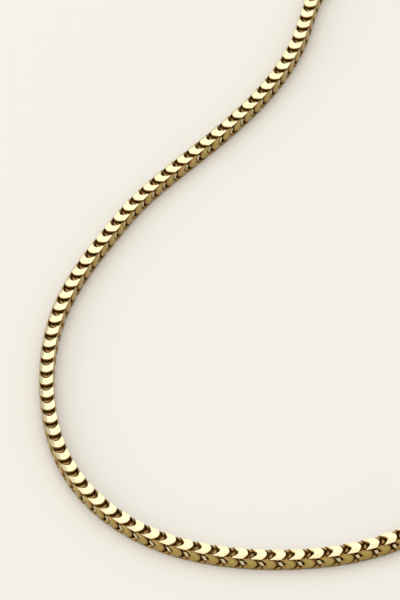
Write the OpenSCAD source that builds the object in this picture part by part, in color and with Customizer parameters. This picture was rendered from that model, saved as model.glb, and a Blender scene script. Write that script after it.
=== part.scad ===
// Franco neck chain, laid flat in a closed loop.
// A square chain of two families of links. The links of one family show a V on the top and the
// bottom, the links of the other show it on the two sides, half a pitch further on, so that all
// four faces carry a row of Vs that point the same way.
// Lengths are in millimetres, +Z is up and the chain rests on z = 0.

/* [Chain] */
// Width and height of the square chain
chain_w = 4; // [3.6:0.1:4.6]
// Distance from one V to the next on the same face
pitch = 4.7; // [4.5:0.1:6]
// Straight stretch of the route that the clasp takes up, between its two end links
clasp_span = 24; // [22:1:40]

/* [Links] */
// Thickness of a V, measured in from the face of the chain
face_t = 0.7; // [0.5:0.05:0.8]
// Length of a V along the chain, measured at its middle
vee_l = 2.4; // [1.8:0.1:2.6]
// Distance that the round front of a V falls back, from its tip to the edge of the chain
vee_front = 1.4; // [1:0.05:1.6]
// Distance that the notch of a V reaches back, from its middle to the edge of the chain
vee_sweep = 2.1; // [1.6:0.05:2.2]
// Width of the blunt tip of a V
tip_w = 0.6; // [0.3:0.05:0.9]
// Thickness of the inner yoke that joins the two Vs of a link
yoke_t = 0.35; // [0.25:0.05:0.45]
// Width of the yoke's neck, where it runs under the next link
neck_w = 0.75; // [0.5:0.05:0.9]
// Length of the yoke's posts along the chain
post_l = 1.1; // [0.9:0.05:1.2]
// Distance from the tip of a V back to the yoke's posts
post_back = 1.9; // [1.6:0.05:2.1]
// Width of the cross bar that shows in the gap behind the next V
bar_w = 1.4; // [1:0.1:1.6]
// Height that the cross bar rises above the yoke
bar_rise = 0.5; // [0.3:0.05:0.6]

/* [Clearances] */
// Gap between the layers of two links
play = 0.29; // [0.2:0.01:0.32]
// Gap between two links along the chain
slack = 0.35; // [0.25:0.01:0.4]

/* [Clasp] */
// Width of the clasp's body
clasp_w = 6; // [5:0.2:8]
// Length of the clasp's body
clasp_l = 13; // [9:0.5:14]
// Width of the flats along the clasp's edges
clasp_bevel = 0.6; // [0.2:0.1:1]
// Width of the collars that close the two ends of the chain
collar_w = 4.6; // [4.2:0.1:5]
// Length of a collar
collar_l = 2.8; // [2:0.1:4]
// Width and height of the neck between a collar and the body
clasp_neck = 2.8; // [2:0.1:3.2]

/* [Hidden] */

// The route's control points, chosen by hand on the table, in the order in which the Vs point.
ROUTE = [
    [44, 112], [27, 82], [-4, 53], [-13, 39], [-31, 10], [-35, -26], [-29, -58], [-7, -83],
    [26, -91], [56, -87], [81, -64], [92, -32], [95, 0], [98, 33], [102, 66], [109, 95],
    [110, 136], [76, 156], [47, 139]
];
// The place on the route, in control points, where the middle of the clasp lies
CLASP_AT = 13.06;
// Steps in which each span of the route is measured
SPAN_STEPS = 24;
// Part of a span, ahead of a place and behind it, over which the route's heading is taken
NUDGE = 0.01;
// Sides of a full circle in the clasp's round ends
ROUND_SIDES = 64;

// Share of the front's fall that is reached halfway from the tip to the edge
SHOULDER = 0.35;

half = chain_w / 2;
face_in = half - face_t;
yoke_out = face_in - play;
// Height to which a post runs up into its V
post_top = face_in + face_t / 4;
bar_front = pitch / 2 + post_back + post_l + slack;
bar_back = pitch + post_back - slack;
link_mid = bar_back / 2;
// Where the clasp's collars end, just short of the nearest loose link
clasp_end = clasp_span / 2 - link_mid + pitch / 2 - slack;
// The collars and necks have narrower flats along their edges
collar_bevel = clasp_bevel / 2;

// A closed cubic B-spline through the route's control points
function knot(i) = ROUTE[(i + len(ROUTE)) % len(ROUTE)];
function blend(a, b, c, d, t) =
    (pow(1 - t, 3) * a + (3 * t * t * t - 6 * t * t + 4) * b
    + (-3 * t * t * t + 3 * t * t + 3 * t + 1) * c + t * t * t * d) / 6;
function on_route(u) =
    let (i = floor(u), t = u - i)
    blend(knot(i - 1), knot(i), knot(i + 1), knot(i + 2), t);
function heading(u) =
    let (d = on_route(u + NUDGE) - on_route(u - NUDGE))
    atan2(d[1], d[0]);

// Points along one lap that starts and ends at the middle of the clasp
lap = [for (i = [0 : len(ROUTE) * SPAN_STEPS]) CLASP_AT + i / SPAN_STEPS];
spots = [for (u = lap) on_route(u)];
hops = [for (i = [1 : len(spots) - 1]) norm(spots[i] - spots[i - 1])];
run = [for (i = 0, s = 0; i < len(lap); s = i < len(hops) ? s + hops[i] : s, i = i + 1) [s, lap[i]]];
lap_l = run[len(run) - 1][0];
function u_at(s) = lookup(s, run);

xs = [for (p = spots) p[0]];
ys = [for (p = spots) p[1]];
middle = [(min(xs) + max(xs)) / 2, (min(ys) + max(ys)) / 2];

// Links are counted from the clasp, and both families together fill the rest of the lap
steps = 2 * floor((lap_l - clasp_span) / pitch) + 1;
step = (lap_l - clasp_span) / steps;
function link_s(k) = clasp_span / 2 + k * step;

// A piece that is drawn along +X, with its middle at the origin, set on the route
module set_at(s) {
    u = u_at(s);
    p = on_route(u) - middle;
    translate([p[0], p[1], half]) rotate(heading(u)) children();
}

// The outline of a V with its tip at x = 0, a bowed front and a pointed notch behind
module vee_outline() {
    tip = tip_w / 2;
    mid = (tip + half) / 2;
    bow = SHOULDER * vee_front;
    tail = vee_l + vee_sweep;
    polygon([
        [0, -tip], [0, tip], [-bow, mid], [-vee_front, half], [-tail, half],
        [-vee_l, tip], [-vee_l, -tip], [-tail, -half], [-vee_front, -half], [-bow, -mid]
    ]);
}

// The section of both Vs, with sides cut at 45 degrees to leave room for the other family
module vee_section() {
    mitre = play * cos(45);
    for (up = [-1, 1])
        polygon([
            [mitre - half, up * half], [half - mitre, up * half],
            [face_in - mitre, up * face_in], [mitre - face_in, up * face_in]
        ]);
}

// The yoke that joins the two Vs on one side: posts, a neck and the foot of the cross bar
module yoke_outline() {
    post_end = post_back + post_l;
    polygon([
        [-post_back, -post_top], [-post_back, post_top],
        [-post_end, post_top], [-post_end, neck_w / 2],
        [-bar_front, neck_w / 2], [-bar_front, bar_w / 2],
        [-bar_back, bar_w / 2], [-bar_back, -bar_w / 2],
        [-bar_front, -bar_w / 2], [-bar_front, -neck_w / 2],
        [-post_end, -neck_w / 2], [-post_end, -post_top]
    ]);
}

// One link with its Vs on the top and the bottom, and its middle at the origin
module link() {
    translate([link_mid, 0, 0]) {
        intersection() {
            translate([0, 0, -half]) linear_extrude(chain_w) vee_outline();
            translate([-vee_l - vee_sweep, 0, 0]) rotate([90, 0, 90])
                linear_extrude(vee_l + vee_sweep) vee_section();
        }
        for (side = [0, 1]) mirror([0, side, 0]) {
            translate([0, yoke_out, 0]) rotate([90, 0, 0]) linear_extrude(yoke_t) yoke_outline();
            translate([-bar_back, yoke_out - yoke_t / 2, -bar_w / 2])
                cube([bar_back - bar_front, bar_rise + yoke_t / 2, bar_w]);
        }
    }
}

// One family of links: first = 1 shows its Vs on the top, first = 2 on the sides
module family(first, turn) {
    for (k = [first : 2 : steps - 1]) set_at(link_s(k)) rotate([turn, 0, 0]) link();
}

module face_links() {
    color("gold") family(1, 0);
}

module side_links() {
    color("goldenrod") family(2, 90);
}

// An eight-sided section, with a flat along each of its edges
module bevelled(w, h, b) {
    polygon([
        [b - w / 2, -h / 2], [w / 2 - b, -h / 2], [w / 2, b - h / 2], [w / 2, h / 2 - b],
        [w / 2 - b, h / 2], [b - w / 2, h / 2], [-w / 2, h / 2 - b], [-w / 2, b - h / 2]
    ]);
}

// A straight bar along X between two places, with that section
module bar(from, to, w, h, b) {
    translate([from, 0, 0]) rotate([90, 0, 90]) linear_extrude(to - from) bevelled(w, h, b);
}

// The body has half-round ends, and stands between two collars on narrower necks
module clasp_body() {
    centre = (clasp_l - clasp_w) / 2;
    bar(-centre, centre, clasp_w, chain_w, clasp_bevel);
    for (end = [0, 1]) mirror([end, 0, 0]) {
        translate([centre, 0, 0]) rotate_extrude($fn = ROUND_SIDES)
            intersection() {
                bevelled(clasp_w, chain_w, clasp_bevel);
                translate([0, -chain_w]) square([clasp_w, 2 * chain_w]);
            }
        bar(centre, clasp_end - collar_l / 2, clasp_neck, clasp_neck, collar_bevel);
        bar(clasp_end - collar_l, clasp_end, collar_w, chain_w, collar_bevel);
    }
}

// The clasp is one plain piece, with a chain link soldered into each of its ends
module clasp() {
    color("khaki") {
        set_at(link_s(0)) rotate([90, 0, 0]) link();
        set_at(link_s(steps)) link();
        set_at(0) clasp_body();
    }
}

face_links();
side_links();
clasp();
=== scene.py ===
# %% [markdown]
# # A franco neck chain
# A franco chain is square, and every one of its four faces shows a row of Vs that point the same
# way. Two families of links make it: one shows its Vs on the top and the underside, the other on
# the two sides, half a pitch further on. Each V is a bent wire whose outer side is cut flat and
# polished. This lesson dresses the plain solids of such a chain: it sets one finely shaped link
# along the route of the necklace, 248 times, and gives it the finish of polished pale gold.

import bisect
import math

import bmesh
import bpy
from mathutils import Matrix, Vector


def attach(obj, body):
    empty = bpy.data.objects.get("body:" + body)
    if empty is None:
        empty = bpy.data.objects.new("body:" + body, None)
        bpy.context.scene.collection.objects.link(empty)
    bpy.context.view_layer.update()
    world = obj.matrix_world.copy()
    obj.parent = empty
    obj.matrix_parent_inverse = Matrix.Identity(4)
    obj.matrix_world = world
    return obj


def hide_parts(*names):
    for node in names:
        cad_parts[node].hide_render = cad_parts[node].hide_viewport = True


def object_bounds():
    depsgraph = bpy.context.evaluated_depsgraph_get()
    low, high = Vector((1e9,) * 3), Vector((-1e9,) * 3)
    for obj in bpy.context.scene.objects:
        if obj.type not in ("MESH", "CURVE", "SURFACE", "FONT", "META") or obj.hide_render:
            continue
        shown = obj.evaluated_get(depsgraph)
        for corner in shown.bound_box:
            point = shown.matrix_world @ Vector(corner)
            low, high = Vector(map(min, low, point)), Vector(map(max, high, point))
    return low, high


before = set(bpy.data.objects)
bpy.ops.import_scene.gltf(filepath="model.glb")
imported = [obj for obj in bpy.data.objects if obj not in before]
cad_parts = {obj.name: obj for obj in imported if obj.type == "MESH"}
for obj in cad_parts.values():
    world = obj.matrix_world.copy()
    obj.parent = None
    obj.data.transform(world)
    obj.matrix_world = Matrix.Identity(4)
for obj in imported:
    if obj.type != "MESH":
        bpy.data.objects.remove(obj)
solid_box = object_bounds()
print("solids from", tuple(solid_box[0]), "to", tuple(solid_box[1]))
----
Set down exactly the lines from the line that contains "of its ends" to the line that contains "obj.parent = empty", both lines included, and nothing more.

// The clasp is one plain piece, with a chain link soldered into each of its ends
module clasp() {
    color("khaki") {
        set_at(link_s(0)) rotate([90, 0, 0]) link();
        set_at(link_s(steps)) link();
        set_at(0) clasp_body();
    }
}

face_links();
side_links();
clasp();
=== scene.py ===
# %% [markdown]
# # A franco neck chain
# A franco chain is square, and every one of its four faces shows a row of Vs that point the same
# way. Two families of links make it: one shows its Vs on the top and the underside, the other on
# the two sides, half a pitch further on. Each V is a bent wire whose outer side is cut flat and
# polished. This lesson dresses the plain solids of such a chain: it sets one finely shaped link
# along the route of the necklace, 248 times, and gives it the finish of polished pale gold.

import bisect
import math

import bmesh
import bpy
from mathutils import Matrix, Vector


def attach(obj, body):
    empty = bpy.data.objects.get("body:" + body)
    if empty is None:
        empty = bpy.data.objects.new("body:" + body, None)
        bpy.context.scene.collection.objects.link(empty)
    bpy.context.view_layer.update()
    world = obj.matrix_world.copy()
    obj.parent = empty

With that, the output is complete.